Startups typically aim to spend five to ten years growing before listing on the stock market or finding a buyer. (Unsplash)
Startups typically aim to spend five to ten years growing before listing on the stock market or finding a buyer. (Unsplash)

By May 2026, 332 of the 1,900 unicorns in a database maintained by Ilya Strebulaev of Stanford University had raised money at a valuation at or below their peak (see chart). Of those, 212 were valued at under $1bn. As many as 383 had disclosed no new funding in the previous three years; 41 of these had lost unicorn status. As Mr Strebulaev notes, data on startups are notoriously noisy. Some unicorns may have raised no money because they did not need it. But others may be struggling to justify mythical valuations. It seems that a fair proportion of unicorns have joined the undead.

When unicorn-spotting was at its height, plenty of those startups had scant revenues and sketchy business plans. But low interest rates encouraged investors in search of better returns into VC funds. In 2022 VCs raised $223bn, according to Pitchbook, a data provider. Interest rates have since risen and fundraising has fallen, to $66bn last year.

Some businesses seem simply to have been wildly overrated. Cameo, a video site where celebrities give personal greetings for a fee, was valued at $1bn in 2021 but is now reckoned to be worth $82m. The value of SonderMind, a platform for finding mental-health professionals, has plummeted from $1.1bn in 2021 to a mere $7m. More broadly, the fundraising downturn has punctured unicorns’ ability to raise more money at their old valuations.

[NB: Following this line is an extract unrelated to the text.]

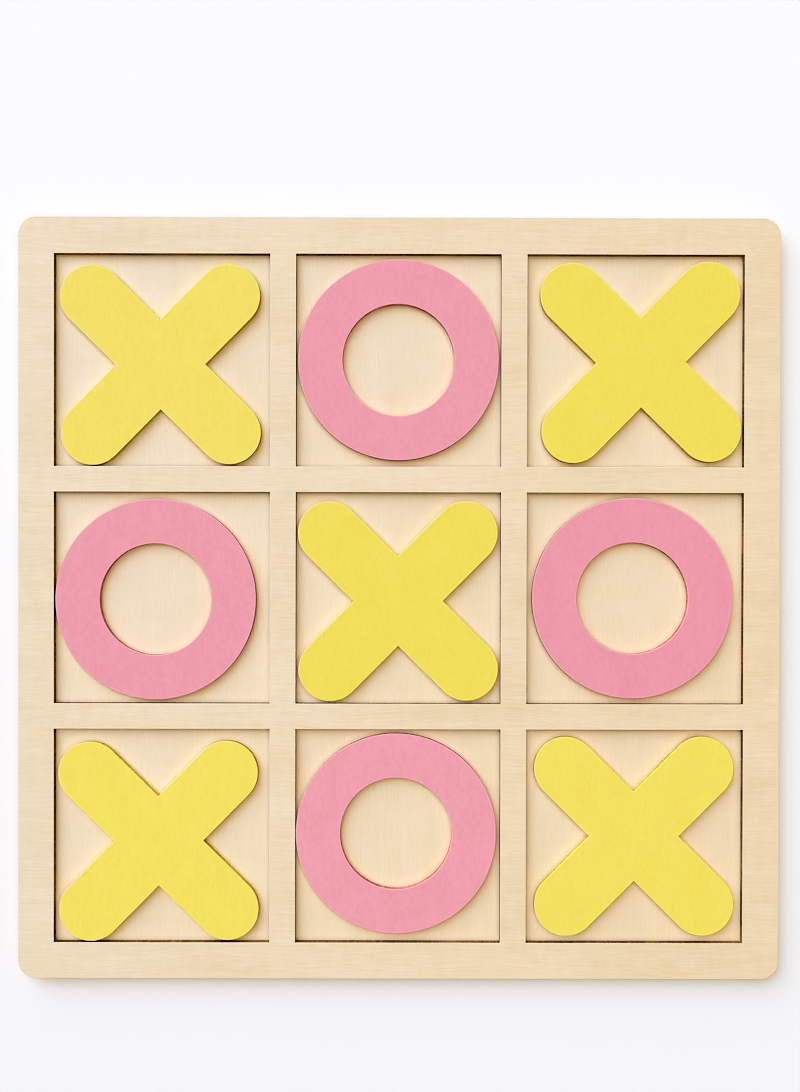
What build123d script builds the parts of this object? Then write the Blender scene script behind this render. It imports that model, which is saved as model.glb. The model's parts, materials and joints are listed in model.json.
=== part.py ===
from build123d import *
import os

# A flat tabletop tic-tac-toe game in plywood. A lattice with nine square windows is glued on a
# plain base board, which makes nine shallow wells. A loose flat piece, an X or an O, lies in
# each well and lifts straight out.
#
# Millimetres. +X is to the right, +Y away from the player and +Z up. The origin is in the
# middle of the underside, so the board lies from z = 0 to z = BOARD_TOP.

# --- Driving dimensions: the two glued sheets ---
SHEET = 3.0                      # thickness of the base board, the lattice and each loose piece
CORNER_RADIUS = 7.0              # round outer corners of both sheets
RAIL_LEFT = 14.1                 # rails round the outside of the lattice
RAIL_RIGHT = 14.2
RAIL_FRONT = 14.2
RAIL_BACK = 14.4
COLUMN_BAR = 10.2                # bars that run front to back, between the columns
ROW_BAR = 10.1                   # bars that run left to right, between the rows
COLUMN_WIDTHS = (85.0, 80.8, 85.5)   # windows, left to right
ROW_DEPTHS = (84.3, 83.3, 83.6)      # windows, front to back
SHEET_EDGE = 0.1                 # sanded bevel on the edges of both sheets

# --- Driving dimensions: the loose pieces ---
RING_OUTER_RADIUS = 39.5
RING_INNER_RADIUS = 22.0
ARM_REACH = 38.0                 # middle of an X to the centre of each arm's round end
ARM_RADIUS = 12.5                # half the width of an arm, and the radius of its round end
ARM_ANGLE = 45.0
PIECE_EDGE = 0.15                # eased edge round the faces of each loose piece

# --- Worked-out sizes ---
BOARD_WIDTH = RAIL_LEFT + sum(COLUMN_WIDTHS) + 2 * COLUMN_BAR + RAIL_RIGHT
BOARD_DEPTH = RAIL_FRONT + sum(ROW_DEPTHS) + 2 * ROW_BAR + RAIL_BACK
WELL_FLOOR = SHEET
BOARD_TOP = 2 * SHEET
THROUGH = 1.0                    # a cutter reaches this far past each face

# --- Where each piece lies ---
# Name, shape, column, row, shift from the middle of its well in X and Y, and turn in degrees.
# Rows count from the front. The pieces are loose, so none lies exactly in the middle.
PIECES = (
    ("x_back_left", "x", 0, 2, -0.65, -1.85, 0.4),
    ("o_back_middle", "o", 1, 2, -0.1, 0.2, 0.0),
    ("x_back_right", "x", 2, 2, 1.95, -0.6, 0.6),
    ("o_middle_left", "o", 0, 1, -2.45, -0.65, 0.0),
    ("x_centre", "x", 1, 1, -0.1, -1.2, 0.25),
    ("o_middle_right", "o", 2, 1, -1.15, 0.1, 0.0),
    ("x_front_left", "x", 0, 0, -1.25, -2.1, 0.45),
    ("o_front_middle", "o", 1, 0, -0.7, 1.0, 0.0),
    ("x_front_right", "x", 2, 0, -0.2, 0.05, 0.15),
)


def window_spans(first_rail, sizes, bar, total):
    """Give each window's low and high edge along one direction, from the board's middle."""
    spans = []
    low = first_rail - total / 2
    for size in sizes:
        spans.append((low, low + size))
        low += size + bar
    return spans


COLUMN_SPANS = window_spans(RAIL_LEFT, COLUMN_WIDTHS, COLUMN_BAR, BOARD_WIDTH)
ROW_SPANS = window_spans(RAIL_FRONT, ROW_DEPTHS, ROW_BAR, BOARD_DEPTH)


def middle(span):
    """Give the middle of a (low, high) span."""
    return (span[0] + span[1]) / 2


def round_cornered_sheet(bottom):
    """Make one sheet of the board, without windows, its outer edges bevelled."""
    outline = RectangleRounded(BOARD_WIDTH, BOARD_DEPTH, CORNER_RADIUS)
    sheet = extrude(Plane.XY.offset(bottom) * outline, SHEET)
    rims = sheet.faces().filter_by(Axis.Z).edges()
    return chamfer(rims, SHEET_EDGE)


def make_base_board():
    """Make the plain sheet that closes the wells from below."""
    return round_cornered_sheet(0)


def make_lattice():
    """Make the sheet with nine windows that is glued on the base board.

    The windows are sharp-cornered, and only their upper edges are bevelled."""
    lattice = round_cornered_sheet(WELL_FLOOR)
    for left, right in COLUMN_SPANS:
        for front, back in ROW_SPANS:
            centre = (middle((left, right)), middle((front, back)), WELL_FLOOR + SHEET / 2)
            lattice -= Pos(*centre) * Box(right - left, back - front, SHEET + 2 * THROUGH)
    top_face = lattice.faces().sort_by(Axis.Z)[-1]
    window_rims = [edge for wire in top_face.inner_wires() for edge in wire.edges()]
    return chamfer(window_rims, SHEET_EDGE)


def ease_faces(piece):
    """Ease the edges round the two flat faces of a loose piece."""
    rims = piece.faces().filter_by(Axis.Z).edges()
    return chamfer(rims, PIECE_EDGE)


def make_x():
    """Make an X about the origin: two crossed arms with round ends, lying on z = 0."""
    arm = SlotCenterToCenter(2 * ARM_REACH, 2 * ARM_RADIUS)
    outline = Rot(0, 0, ARM_ANGLE) * arm + Rot(0, 0, -ARM_ANGLE) * arm
    return ease_faces(extrude(outline, SHEET))


def make_o():
    """Make an O about the origin: a flat ring lying on z = 0."""
    outline = Circle(RING_OUTER_RADIUS) - Circle(RING_INNER_RADIUS)
    return ease_faces(extrude(outline, SHEET))


def place_in_well(piece, column, row, shift_x, shift_y, turn):
    """Lay a loose piece on the floor of its well, shifted and turned as it lies there."""
    x = middle(COLUMN_SPANS[column]) + shift_x
    y = middle(ROW_SPANS[row]) + shift_y
    return Pos(x, y, WELL_FLOOR) * Rot(0, 0, turn) * piece


def build_nodes():
    """Make every node of the game, by name."""
    nodes = {"base_board": make_base_board(), "lattice": make_lattice()}
    makers = {"x": make_x, "o": make_o}
    for name, shape, column, row, shift_x, shift_y, turn in PIECES:
        piece = makers[shape]()
        nodes[name] = place_in_well(piece, column, row, shift_x, shift_y, turn)
    return nodes


os.makedirs("parts", exist_ok=True)
for node_name, solid in build_nodes().items():
    export_step(solid, f"parts/{node_name}.step")
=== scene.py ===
import json
from math import cos, pi, radians, sin

import bpy
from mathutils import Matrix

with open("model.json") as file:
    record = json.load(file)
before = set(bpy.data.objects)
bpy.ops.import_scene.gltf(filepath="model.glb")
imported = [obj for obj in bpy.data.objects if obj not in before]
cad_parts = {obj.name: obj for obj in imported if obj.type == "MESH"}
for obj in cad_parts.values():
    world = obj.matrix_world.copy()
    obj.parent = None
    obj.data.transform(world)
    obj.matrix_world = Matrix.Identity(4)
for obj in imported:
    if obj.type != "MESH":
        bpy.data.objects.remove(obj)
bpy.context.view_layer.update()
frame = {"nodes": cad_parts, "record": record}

# The looks of a flat tabletop tic-tac-toe game: a bare plywood board and painted plywood pieces.
# Blender's units are metres. Sizes inside the materials are in millimetres of the CAD frame.
MM = 0.001
SHEET = 3.0                          # thickness of the base board, the lattice and each piece
PLY = SHEET / 3                      # a sheet is three plies, with glue between them

# --- Colours, linear red, green and blue ---
STREAK = (1.0, 0.93, 0.82)           # multiplies the wood in a tan streak
BURNT_DARK = (0.145, 0.082, 0.026)   # cut edges of the bare ply, from most to least scorched
BURNT_BROWN = (0.46, 0.30, 0.125)
BEVEL_CREAM_AND_HIGHLIGHT = (0.88, 0.77, 0.60)       # bare ply on the fine bevels along its edges, paler than the face: partly sanded wood, partly a painted highlight
TABLE_LIT_BACK = (0.899, 0.894, 0.890)    # painted shade: the table is a little greyer towards its front
TABLE_SHADED_FRONT = (0.866, 0.853, 0.854)
TABLE_UNEVEN = (0.985, 0.985, 0.985)  # multiplies the table in the hollows of its paint

# Two sheets of light plywood. The wood gets warmer towards the right and the front of the board,
# partly its own tone and partly a painted sheen that leaves the back left paler: "warm" multiplies
# it there, and the colour shifts by the whole of that over "across" millimetres from left to right,
# or over "forward" millimetres from back to front.
WOODS = {
    "lattice_ply": {
        "along": "X", "seed": 11.0,
        "pale": (0.872, 0.740, 0.614), "tan": (0.728, 0.608, 0.415),
        "warm": (0.99, 0.955, 0.88), "across": 300.0, "forward": 1600.0,
        "streak_slope": 0.13, "streak_strength": 0.6,
    },
    "base_ply": {
        "along": "Y", "seed": 47.0,
        "pale": (0.870, 0.764, 0.655), "tan": (0.784, 0.668, 0.508),
        "warm": (0.98, 0.912, 0.774), "across": 600.0, "forward": 750.0,
        "streak_slope": -0.10, "streak_strength": 0.3,
    },
}

# "face" and "deep" are the two ends of the paint's mottling, "rim" is the bevel and the pale line
# beside it, a painted highlight along the edges, and "side" and "side_dark" are the cut edge, stained
# by the paint.
PAINTS = {
    "yellow_paint": {
        "face": (0.842, 0.718, 0.190),
        "deep": (0.806, 0.666, 0.138),
        "rim": (0.90, 0.77, 0.24),
        "side": (0.86, 0.72, 0.170),
        "side_dark": (0.68, 0.50, 0.040),
    },
    "pink_paint": {
        "face": (0.817, 0.399, 0.450),
        "deep": (0.768, 0.345, 0.394),
        "rim": (0.88, 0.47, 0.48),
        "side": (0.82, 0.42, 0.36),
        "side_dark": (0.48, 0.17, 0.09),
    },
}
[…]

Startups typically aim to spend five to ten years growing before listing on the stock market or finding a buyer. Zombies and their backers may find it hard to do either. VC agreements often allow investors to veto public offerings if they believe they would do better to wait. In the past the easiest option has often been to raise more from VCs. But now they are more interested in today’s hot firms than in taking a chance on ageing ones, says Peter Cohan, a tech investor. To convince them, startups often have to accept a cut to their valuation, among other unenviable terms.

Nearly half of the firms in Mr Strebulaev’s database valued at less than their peak raised money in 2021. From late next year their investors will start demanding results, reckons Pitchbook. It expects net cuts in valuations of between $500bn and $1trn as firms reprice, scramble to find a buyer or go bust. That is quite a cull: Pitchbook puts the total value of unicorns below the ten most valuable at around $5trn.

Falling valuations spell horror for VCs. More recently launched funds have been returning markedly less money to investors than those of earlier vintages, according to the World Economic Forum. They have also underperformed the S&P 500 by a wide mark, particularly those that did not invest in a small club of artificial-intelligence superstars, says Mr Cohan. That will make investors even more reluctant to fund VC firms outside the industry’s top ranks: already, just 5% of them produce 90% of its profits.

Spooked VCs are seeking answers. Some have shifted from conventional funds with predetermined lifespans to continuous ones that mix stakes in private companies with liquid holdings in public ones, allowing them to pay investors periodically. Others have turned to the secondary market for shares in private firms, giving investors a way to cash out. But both ideas work best for startups and VCs that are already doing well. They are less suited to rescuing the walking dead.

Some VCs hope that if this year’s giga-IPOs of star AI companies are a success, public markets will become more welcoming to tech’s lesser lights. It will surely take more than that to bring zombies back to life.